As the title suggests, the play is about performing the role of Othello — beyond the stereotypes of Othello. Cobb’s affinity for Shakespeare, he explains, stems from how adamant the Bard’s characters are. That makes them great turf for this black man whose “depthless reservoir of emotion” is unleashed by their beautiful words.
While as an actor, Cobb is best known for his numerous roles on television (“The Young and The Restless,” and “Noah’s Arc”), his authority as a Shakespearean actor is powerful. Here he speaks to us in a variety of voices — his own, with inflections of street talk, and his own as an adult, an actor, and a classically trained performer.
As a vehicle Cobb wrote for himself, the piece is well textured, and reveals the actor’s emotional life in contextually subtle ways. The plot, what there is of one, centers around an audition for a white director, played by Josh Tyson, who is seated among us in the audience. As he insists on telling Cobb how to play Othello, the actor holds firmly to his inner life. We hear his inner thoughts, until he can no longer hold back. At that point, he speaks boldly, beseeching the director to hear it truthfully through this black actor’s eyes.

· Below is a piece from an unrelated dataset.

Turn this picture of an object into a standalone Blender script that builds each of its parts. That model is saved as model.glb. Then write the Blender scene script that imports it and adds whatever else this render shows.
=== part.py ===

Whether or not he wins the role is up to the audience, in a certain sense. If he wins our empathy, which is his mission, he has more than won the role. He’s paved the way for conversations between people — people who can achieve the compassion to experience a shared humanity.
Interestingly, the piece is unapologetically directed by a white woman, Kim Weild. In Wilson Chin’s set design, a toppled classical column, a statue of a winged lion, and theatrical equipment are tossed upon a wooden O. And Dede Ayite’s costuming allows Cobb the freedom to play himself as a youth in black high tops, while a dark fitted shirt and khakis give him a militaristic look.